Previous purchases for St. Vincent have been an overwhelming success for all involved. St. Vincent bought it first park in 2004, Garfield Apartments and Trailer Park in Eugene, OR. In 2010, the agency purchased Haywood’s Mobile Manor and Hillcrest Mobile Home Park in Oak Ridge in 2011.

The nonprofit organization bought Oak Ridge Mobile Home Park three years ago. Before St. Vincent purchased the site, it was the source of 55 percent of all police calls in Oak Ridge. After taking over reported crimes dropped from an average of four a day to three or four a month.

 

More than a dozen run-down mobile replaced with new manufactured home units

 

Saginaw Trailer Park Courtesy the Register Guard

Today many mobile home communities are becoming run-down. They no longer offer a viable business model. Owners don’t want to reinvest in the properties to keep them up to date. Communities can affordable housing when park sites get redeveloped into expensive subdivisions.

Mr.

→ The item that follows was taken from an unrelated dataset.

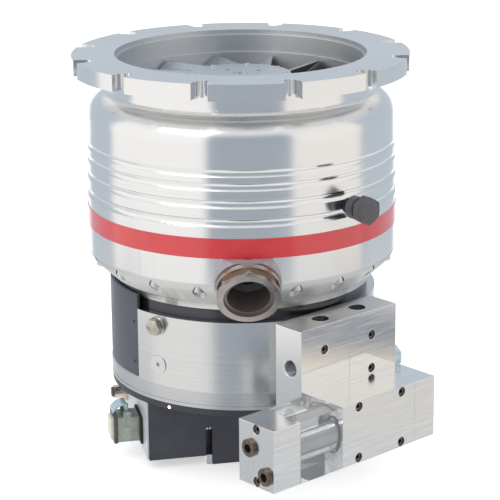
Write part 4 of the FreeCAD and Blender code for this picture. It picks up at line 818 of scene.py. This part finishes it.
# Bronze-brown phosphated steel.
phosphated, tree, shader, place = surface("phosphated_steel", "#6B5E56", 0.9, 0.34)
mottle(tree, shader, place, 4, ("#5C5048", "#7C6E65"), (0.28, 0.42))
grain(tree, shader, place, 0.6, 0.01)
plug = [(0, -1.5), (4, -1.5, "hexagon"), (4, 3.5, "hexagon"), (7.9, 3.5), (8.7, 2.8),
        (8.7, 0), (6.5, 0), (6.5, -10), (0, -10)]
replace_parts(seated("end_plug_heads", lathe(plug, 72), [
    in_block(-154.4, out, height, "left") for out, height in ((180.8, 81.2), (202.3, 58.6))],
    phosphated), "end_plugs")
# The real pitch is 1.34 mm, too fine to show, so the threads are drawn coarser.
top_port_foot = 156.5
# The top ports' threads are dark blackened steel as painted shade in the holes; the side port's
# are bright zinc steel.
for name, frame, finish in (
        ("top_port_left_thread", in_block(-33, 147.6, top_port_foot, "top"), black_steel_and_port_shade),
        ("top_port_right_thread", in_block(17, 147.6, top_port_foot, "top"), black_steel_and_port_shade),
        ("side_port_thread", in_block(-61, 150, 130.1, "left"), zinc_steel)):
    grow(name, thread, {"Radius": 0.0084, "Pitch": 0.0019, "Length": 0.0133,
                        "Depth": 0.0009, "Finish": finish}, "pump", frame)
fitting_frame = in_block(53.6, 152, 111, "right")
shape = hexagon_head(22, 3, 12, 30)
shape.transform(fitting_frame)
fitting = keep("side_fitting_head", shape, blue_steel, "pump", 0.3, 35)
shape = lathe([(0, -12), (8, -12), (8, 0), (11.4, 0), (12, 0.6), (12, 3), (0, 3)])
shape.transform(fitting_frame)
keep("side_fitting_collar", shape, blue_steel, "pump", 0)
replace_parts(fitting, "side_fitting")

# Sight glass
# A clear acrylic block between the metal ones, bored along its length for a glass tube
# that a rubber ring seals at each end.

# Clear acrylic: polished outside, so it shows the metal behind and mirrors the sky.
acrylic, tree, shader, place = surface(
    "clear_acrylic", "#F4F7F8", 0.0, 0.02, Transmission_Weight=0.84, IOR=1.49)
grain(tree, shader, place, 20, 0.01)
dress("sight_block", acrylic, 0.5)
glass, tree, shader, place = surface(
    "tube_glass", "#E8E4E1", 0.0, 0.06, Transmission_Weight=0.25, IOR=1.47)
grain(tree, shader, place, 12, 0.01)
dress("sight_tube", glass, 0.3)
dress("sight_seals", black_rubber, 0)
# A second seal lies in a groove in the right face of the clear block, round the bore.
shape = lathe([(17.4, 0.3), (18.7, 0.3), (18.7, 1.5), (17.4, 1.5), (17.4, 0.3)])
bmesh.ops.remove_doubles(shape, verts=shape.verts, dist=1e-6)
shape.transform(in_block(-66.2, bar_middle, (upper_row + lower_row) / 2, "left"))
keep("sight_face_seal", shape, black_rubber, "pump", 0)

Neville underscored the importance the organization’s mission: For many residents who are displaced by redevelopment, the next step is usually homelessness. “They can’t afford traditional housing, and there’s not enough affordable housing to take them in,” he said.

“Many of these are not places that you’d normally want people to live in,” explained Neville, “So we will, as we can afford to, start taking out the old trailers and removing the old RVS and replacing them with new manufactured housing units.” St. Vincent will not displace any tenants, but some may be temporarily relocated while St. Vincent purchases new manufactured homes.

The St. Vincent de Paul Society also invites social workers to each park it acquires. Workers help residents with issues such as alcohol and drug addiction, health care and financial management. “The social services component is really essential to changing the culture in the parks and improving the quality of life for the people who are there,” said NeVille.

With a firm understanding that helping out is its own reward, Paul Neville noted,

“a good deed never goes unrewarded.”

St. Vincent de Paul Society breaking ground on a new affordable housing project in Eugene, Oregon.